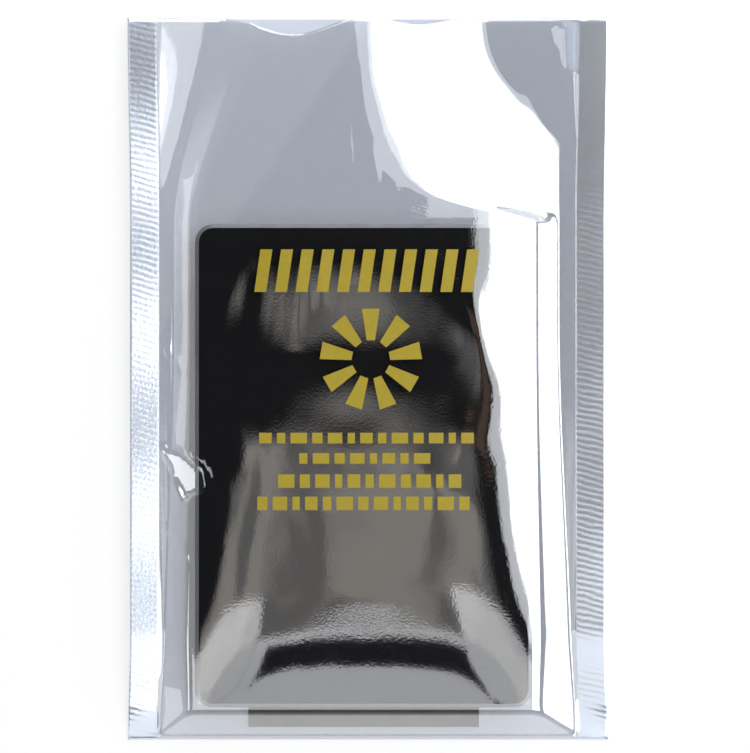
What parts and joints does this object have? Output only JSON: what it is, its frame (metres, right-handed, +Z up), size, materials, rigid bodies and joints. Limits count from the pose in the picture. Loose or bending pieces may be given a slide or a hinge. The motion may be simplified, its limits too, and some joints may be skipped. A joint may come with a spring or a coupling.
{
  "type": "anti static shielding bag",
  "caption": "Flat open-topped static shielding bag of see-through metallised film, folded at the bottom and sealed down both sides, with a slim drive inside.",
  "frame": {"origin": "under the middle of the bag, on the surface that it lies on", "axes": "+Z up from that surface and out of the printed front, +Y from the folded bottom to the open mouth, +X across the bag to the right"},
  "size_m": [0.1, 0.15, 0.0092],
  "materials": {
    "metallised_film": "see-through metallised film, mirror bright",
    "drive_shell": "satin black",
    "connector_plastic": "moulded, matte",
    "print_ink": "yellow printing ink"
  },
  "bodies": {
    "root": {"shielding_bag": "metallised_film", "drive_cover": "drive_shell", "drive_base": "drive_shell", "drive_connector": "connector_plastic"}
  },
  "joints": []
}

----

WHAT IS EXPECTED :: Output the full listing without altering anything.

EXERCISE ANSWER ::
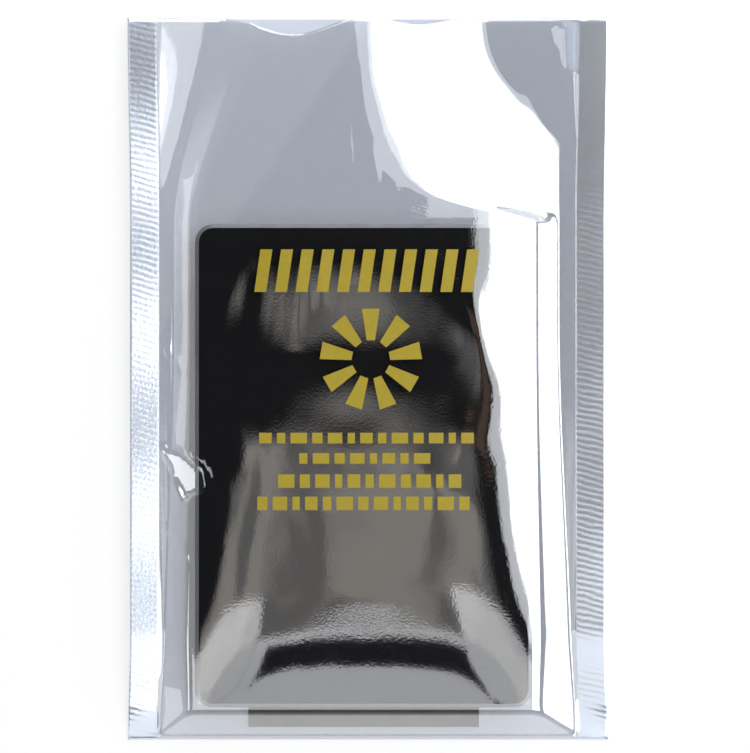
What parts and joints does this object have? Output only JSON: what it is, its frame (metres, right-handed, +Z up), size, materials, rigid bodies and joints. Limits count from the pose in the picture. Loose or bending pieces may be given a slide or a hinge. The motion may be simplified, its limits too, and some joints may be skipped. A joint may come with a spring or a coupling.
{
  "type": "anti static shielding bag",
  "caption": "Flat open-topped static shielding bag of see-through metallised film, folded at the bottom and sealed down both sides, with a slim drive inside.",
  "frame": {"origin": "under the middle of the bag, on the surface that it lies on", "axes": "+Z up from that surface and out of the printed front, +Y from the folded bottom to the open mouth, +X across the bag to the right"},
  "size_m": [0.1, 0.15, 0.0092],
  "materials": {
    "metallised_film": "see-through metallised film, mirror bright",
    "drive_shell": "satin black",
    "connector_plastic": "moulded, matte",
    "print_ink": "yellow printing ink"
  },
  "bodies": {
    "root": {"shielding_bag": "metallised_film", "drive_cover": "drive_shell", "drive_base": "drive_shell", "drive_connector": "connector_plastic"}
  },
  "joints": []
}